Meet Kohiruimaki Karen, an auspiciously tall woman who’s deeply insecure about her height, and gets introduced to the world of VR games by her friend Miyu. After going from game to game trying to find an avatar who isn’t as tall as she is, she eventually settles into Gun Gale Online, where she can play as the cute shorty she’s always wanted to be. From there, the plot of the season follows the odyssey of her adventures in GGO, meeting her mentor/best friend Pitohui and participating in the Squad Jam, a team PvP tournament with her stoic, militaristic comrade, “M.” As she plays through the game and accumulates skill, she earns a reputation as the “Pink Devil” of Gun Gale Online, owing to her quick reflexes and bright pink outfit that camouflages in the reddish desert areas of the game’s world.

Gun Gale Online shares a few similarities with its parent show. There is no life-or-death element here like there is in SAO. Rather, this series is more akin to a sports anime, focusing on team play, friendship, and competition in its post-apocalyptic gun-fueled world. Over the course of the season, we’re introduced to more complex elements of the game itself, meaning that we grow and learn as Karen grows and learns in the story. This makes Karen immediately compelling as the main character. We bond with her as we see more of the world in her eyes but also as we empathize with her weakness and humanity. While Karen’s obsession with her height initially might strike the viewer as superficial, her character has enough depth for the audience to realize that she suffers like all of us do; desiring things that she can never have.

The core of Gun Gale Online is about understanding why people play video games, and how people can find a home in a fantasy world that’s no less real than our own, even if it exists only inside a computer. Each character in the cast has a tangible reason to be playing this game, formed by their own real-world circumstances. The show is split between spending time with the cast discussing and developing their character motivations and putting those characters in exciting gun battles to put them to the test. This creates pacing that knows how to win over your heart and your eyes. It doesn’t focus too much on either characters or action to leave the other out to dry, but creates a nice balance to the show, letting you enjoy what’s happening on-screen without feeling like you’re watching something ridiculous.

The quality of this show is directly linked to the quality of the world that it creates, but thankfully the finer points of Gun Gale Online don’t disappoint. Each episode delivers new complexities to the game that make the conflicts that much more interesting, with new mechanics and special abilities accompanying flashbacks or new characters. This is done well enough that by the end of the season I was wishing I could actually play Gun Gale Online, which is, no doubt, exactly what the show is going for.

Of course, none of this would matter if the localization and dubbing weren’t where it needed to be, but I found the dub to be really solid. The voices don’t feel stilted or forced, and the writing is well-timed to the characters’ mouths and personalities. It’s by no means the best dub I’ve ever heard since its somewhat vanilla, but the dubbing here is much better than some of the shows that have been coming out lately.

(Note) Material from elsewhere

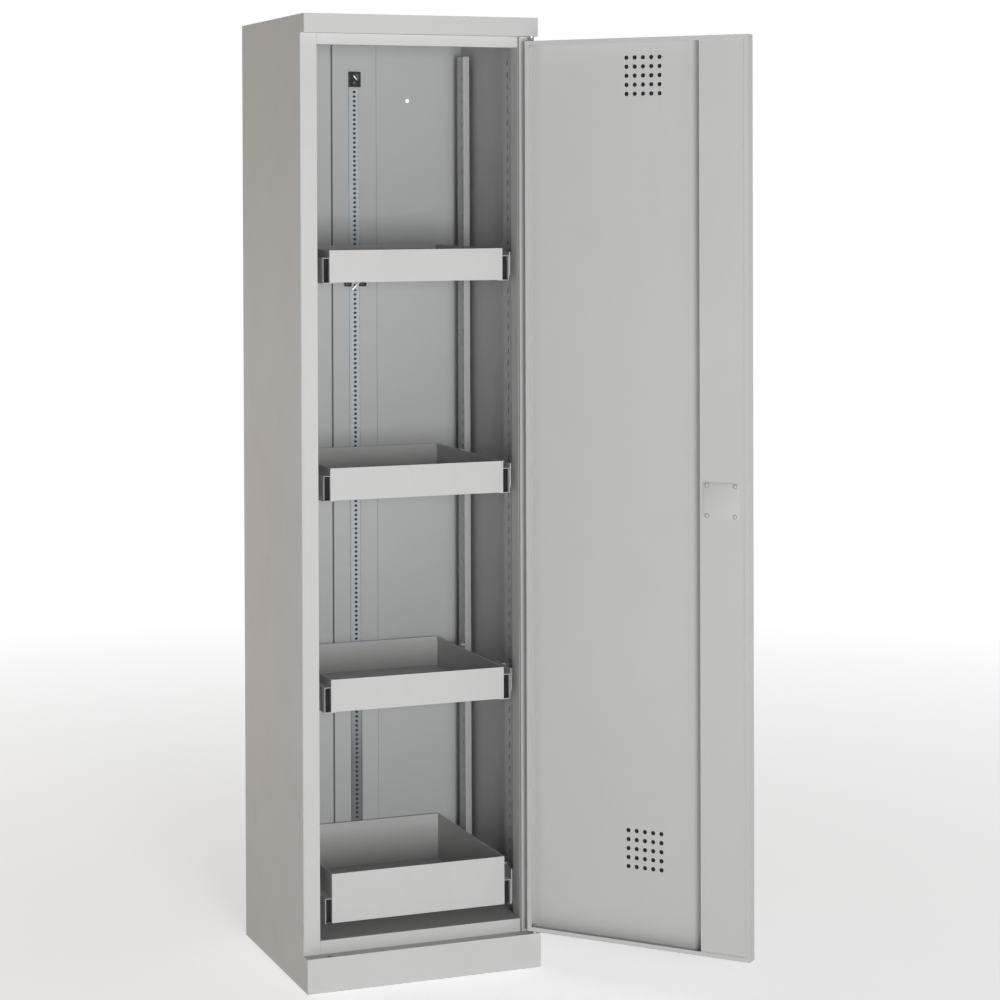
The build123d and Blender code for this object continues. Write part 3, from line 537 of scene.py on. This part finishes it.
# The lock's cover plate bulges a little between its rivets, whose heads are low domes.
PLATE_FACE = 18.7
PLATE_SHEET = 1.2
PLATE_HALF_WIDTH = 39
PLATE_HALF_HEIGHT = 35.5
plate = block(
    "lock_plate",
    (LOCK_X - PLATE_HALF_WIDTH, PLATE_FACE - PLATE_SHEET, LOCK_Z - PLATE_HALF_HEIGHT),
    (LOCK_X + PLATE_HALF_WIDTH, PLATE_FACE, LOCK_Z + PLATE_HALF_HEIGHT),
)
sunk(plate, lambda centre, normal: normal.y > FACING, 2.5, -0.4)
rounded(plate, 0.4, 3, 20.0)
fitted(hung(plate), "door", plate_paint_rivet_shadow)
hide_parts("lock_cover_plate")
HEAD_RADIUS = 3.4
HEAD_RISE = 0.44               # a head's height as a share of its radius
heads = []
for aside in (-1, 1):
    for upward in (-1, 1):
        bpy.ops.object.select_all(action="DESELECT")
        bpy.ops.mesh.primitive_uv_sphere_add(
            segments=20, ring_count=12, radius=HEAD_RADIUS * MM,
            location=(
                (LOCK_X + aside * RIVET_SPAN / 2) * MM, PLATE_FACE * MM,
                (LOCK_Z + upward * RIVET_SPAN / 2) * MM,
            ),
        )
        bpy.context.object.scale = (1.0, HEAD_RISE, 1.0)
        heads.append(settled("rivet_head"))
rivets = fitted(
    hung(joined("lock_rivet_heads", heads)), "door", finishes["rivet_grey"], 60.0
)
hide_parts("lock_rivets")

ROSE_FACE = -14.5
SCREW_OFFSET = 20.5            # from the rose's middle, up and down
SCREW_RADIUS = 3.2
SLOT_ARMS = ((1.9, 0.4), (0.4, 1.9))    # half sizes of the cross slot's two arms
screws = []
for way in (-1, 1):
    screw_z = LOCK_Z + way * SCREW_OFFSET
    screw = rod("rose_screw", (LOCK_X, ROSE_FACE - 0.6, screw_z), SCREW_RADIUS, 1.6, 20)
    rounded(screw, 0.7, 3, 60.0)
    for a, b in SLOT_ARMS:
        cut = block(
            "cross",
            (LOCK_X - a, ROSE_FACE - 3.0, screw_z - b), (LOCK_X + a, ROSE_FACE - 0.8, screw_z + b),
        )
        worked(screw, "BOOLEAN", operation="DIFFERENCE", solver="EXACT", object=cut)
        bpy.data.objects.remove(cut)
    screws.append(screw)
fitted(hung(joined("rose_screws", screws)), "door", finishes["bright_steel"])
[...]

So, with all of this in mind, what’s the catch? What keeps Gun Gale Online from blowing me away. Well, as much as I’m enjoying the show, it doesn’t have anything that pushes to the level of a show that makes me jump out of my seat. Its dialogue is competent but lacks style and personality, and none of the writing was especially clever or emotional. The world is well-developed, but it lacks creativity. As fun as Gun Gale Online would be to play, it’s nowhere near the level of immersive fantasy as say, the world of “Fullmetal Alchemist”, “Naruto”, “One Piece”, or any number of other anime settings. After all, in the world of anime, creative settings are not the exception, but the norm and Gun Gale Online doesn’t quite hit that standard. Furthermore, it has the same visual style that SAO had, which isn’t great; though it looks alright, it doesn’t have any particularly exciting direction or designs that excite the imagination.

In essence, Gun Gale Online is good, and considering the cesspool of an anime industry that we’re in right now, I’m happier than usual to see something of this quality get made. However, in the larger anime canon, Gun Gale Online won’t be remembered as anything more than a fun spin-off series of a troubled, but popular anime. There will probably be more Gun Gale to come, and I’d love to see how things develop from here, but this season finishes up at the level of “Above average.”